Dla polskiego sektora ciepłowniczego istotna jest kwestia reformy unijnego systemu handlu emisjami, czyli ETS. Jak wskazują dostępne analizy, przy obecnych parametrach systemu uprawnienia do emisji na rynku pierwotnym ETS wyczerpią się pod koniec lat 30. W sektorach wrażliwych, a do takich należy ciepłownictwo, w opinii przedstawicieli branży przydział bezpłatnych uprawnień powinien być kontynuowany także po 2030 roku tak, by nie obciążać odbiorców ciepła.

Wytwarzanie ciepła w procesie kogeneracji, dzięki czemu systemy ciepłownicze zaopatrują miasta nie tylko w ciepło, ale również w energię elektryczną, to specyfika polskiego ciepłownictwa. W ubiegłym roku źródła kogeneracyjne odpowiadały za około 62 proc. całkowitej produkcji ciepła w systemach ciepłowniczych. Elektrociepłownie zawodowe i przemysłowe wytworzyły łącznie około 27 TWh energii elektrycznej, co stanowiło ok. 16 proc. całkowitej produkcji energii elektrycznej w Polsce. Jak wskazują wyliczenia PTEC, jednoczesne wykorzystanie pomp ciepła, kotłów elektrodowych (technologia Power to Heat) i kogeneracji pozwala osiągnąć najniższe koszty zmienne wytworzenia ciepła. Koszt zmienny wytworzenia ciepła przy optymalnej pracy jednostek kogeneracyjnych i technologii Power to Heat wyniósł 30 PLN/GJ. Dla układu opartego na węglu wartość ta była o 16 proc. wyższa, a dla wariantu bez kogeneracji było to 143 proc. więcej.

Przyszła strategia dla ciepłownictwa i chłodnictwa UE będzie miała kluczowy wpływ na rewizję dyrektywy EED, która definiuje efektywne systemy ciepłownicze. Zakłada m.in. redukcję zużycia energii na terenie Wspólnoty o 11,7 proc. do 2030 roku w stosunku do prognoz ze scenariusza referencyjnego 2020. Ponadto określono w niej nowe roczne obowiązki państw członkowskich w zakresie oszczędności energii, począwszy od co najmniej 0,8 proc. zużycia energii końcowej w 2023 roku, przez 1,3 oraz 1,5 proc. w latach 2024–2026, po 1,9 proc. w 2028 roku. Polska branża ma postulaty rewizji dyrektywy, które głównie dotyczą przedłużenia wykorzystania wysokosprawnej kogeneracji w perspektywie 2050 roku, co wpłynie na możliwość spełnienia przez system ciepłowniczy definicji efektywnego przez udział tego rodzaju źródła.

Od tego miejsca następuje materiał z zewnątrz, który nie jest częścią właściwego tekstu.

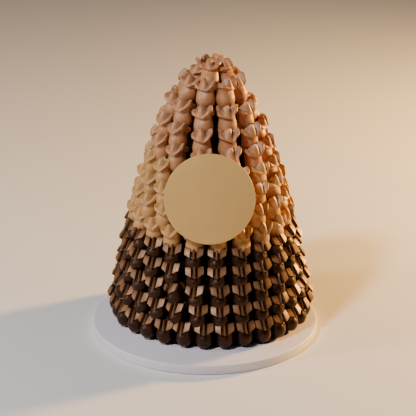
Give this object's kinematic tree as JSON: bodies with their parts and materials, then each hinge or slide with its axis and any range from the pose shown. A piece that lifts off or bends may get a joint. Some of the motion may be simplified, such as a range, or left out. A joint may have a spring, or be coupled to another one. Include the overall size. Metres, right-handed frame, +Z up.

Branża kieruje podobne postulaty w stosunku do samego procesu przyłączania instalacji takich jak m.in. kotły elektrodowe i pompy ciepła do systemów elektroenergetycznych. Domaga się stworzenia uproszczonych procedur w celu usprawnienia i przyspieszenia tego procesu. Zdaniem ekspertów integracja sektora elektroenergetycznego i ciepłownictwa systemowego – tzw. sector coupling – stanowi dziś jeden z kluczowych kierunków transformacji polskiej energetyki.